Kinetic effects of hydrogen addition on the catalytic self-ignition of methane over platinum in micro-channels

Abstract

The hetero-/homogeneous chemistry coupling of hydrogen and methane over platinum in catalytic micro-channels was investigated numerically for hydrogen–methane–air mixtures with lean methane–air equivalence ratios φ=0.7, 0.8 and 0.9, containing 0–5% hydrogen (on a molar basis). Simulations were carried out with a 2-D computation that included detailed hetero-/homogeneous chemistry and transport, with emphasis on the kinetic effects of hydrogen addition on the catalytic self-ignition of methane. Simulations indicated that hydrogen can successfully cause catalytic self-ignition of methane–air mixtures in micro-channels, eliminating the need for startup devices. While, methane kinetically inhibits catalytic combustion of hydrogen at low hydrogen compositions, and a two-stage catalytic ignition can be observed under certain conditions.
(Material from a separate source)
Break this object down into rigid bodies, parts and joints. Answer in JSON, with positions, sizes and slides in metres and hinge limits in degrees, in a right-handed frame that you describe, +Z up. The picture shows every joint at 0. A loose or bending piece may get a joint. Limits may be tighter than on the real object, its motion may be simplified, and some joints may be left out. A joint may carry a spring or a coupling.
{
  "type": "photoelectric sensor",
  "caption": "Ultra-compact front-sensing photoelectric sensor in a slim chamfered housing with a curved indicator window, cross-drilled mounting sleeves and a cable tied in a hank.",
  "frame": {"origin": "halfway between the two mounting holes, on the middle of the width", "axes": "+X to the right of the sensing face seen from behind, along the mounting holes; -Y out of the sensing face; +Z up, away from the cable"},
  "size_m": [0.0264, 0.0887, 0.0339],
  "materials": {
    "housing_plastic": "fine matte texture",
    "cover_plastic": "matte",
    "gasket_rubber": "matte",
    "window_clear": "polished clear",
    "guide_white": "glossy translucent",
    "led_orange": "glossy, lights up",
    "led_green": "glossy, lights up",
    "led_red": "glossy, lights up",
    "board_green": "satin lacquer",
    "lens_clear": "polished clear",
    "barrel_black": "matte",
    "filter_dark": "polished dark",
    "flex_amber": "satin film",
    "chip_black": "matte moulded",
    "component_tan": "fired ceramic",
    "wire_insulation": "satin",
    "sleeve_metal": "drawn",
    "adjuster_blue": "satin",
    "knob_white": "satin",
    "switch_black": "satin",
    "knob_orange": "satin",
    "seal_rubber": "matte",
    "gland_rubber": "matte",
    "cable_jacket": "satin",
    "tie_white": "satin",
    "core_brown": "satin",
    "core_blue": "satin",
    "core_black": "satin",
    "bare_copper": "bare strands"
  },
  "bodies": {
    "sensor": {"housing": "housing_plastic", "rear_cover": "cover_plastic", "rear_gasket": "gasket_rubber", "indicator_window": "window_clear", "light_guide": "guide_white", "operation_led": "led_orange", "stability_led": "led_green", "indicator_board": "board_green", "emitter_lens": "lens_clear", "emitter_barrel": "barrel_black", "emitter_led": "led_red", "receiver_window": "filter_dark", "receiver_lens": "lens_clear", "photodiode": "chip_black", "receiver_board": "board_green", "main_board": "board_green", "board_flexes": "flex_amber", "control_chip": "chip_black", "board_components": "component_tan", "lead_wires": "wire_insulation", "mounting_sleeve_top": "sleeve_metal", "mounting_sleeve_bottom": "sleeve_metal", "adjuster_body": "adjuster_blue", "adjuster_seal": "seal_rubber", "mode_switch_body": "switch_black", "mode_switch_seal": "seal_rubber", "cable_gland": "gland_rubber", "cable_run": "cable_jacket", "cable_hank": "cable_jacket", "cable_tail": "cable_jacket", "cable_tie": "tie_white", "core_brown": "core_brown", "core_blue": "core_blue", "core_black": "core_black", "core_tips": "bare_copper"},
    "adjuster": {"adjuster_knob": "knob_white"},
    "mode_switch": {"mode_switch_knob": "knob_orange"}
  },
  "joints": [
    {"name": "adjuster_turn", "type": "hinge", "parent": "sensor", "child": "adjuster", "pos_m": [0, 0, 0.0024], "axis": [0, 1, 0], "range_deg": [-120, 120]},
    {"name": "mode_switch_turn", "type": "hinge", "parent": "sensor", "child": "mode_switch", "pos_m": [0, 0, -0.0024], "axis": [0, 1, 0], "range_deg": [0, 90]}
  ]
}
A minimum hydrogen composition for catalytic self-ignition of methane–air mixtures is found to be relatively constant, which is at the level of approximately 3.2% molar fraction, irrespective of the methane–air composition. Furthermore, kinetic analysis suggested that this constant is exactly the critical point from thermal effect (preheating region) to kinetic effect (self-ignition region) with the increase of hydrogen composition, resulting in a sharp reduction in ignition temperature, and providing a good startup strategy and an opportunity to self-ignite hydrocarbons. However, once the hydrogen concentration in the feed is sufficiently low, i.e., below the above critical point, external heating is necessary to ignite methane–air mixtures. Finally, surface coverage simulations in catalytic micro-channels revealed that hydrogen promotes methane catalytic combustion because of the increase in free Pt(s) sites, and richer hydrogen composition or lower temperature enhances this kinetic effect.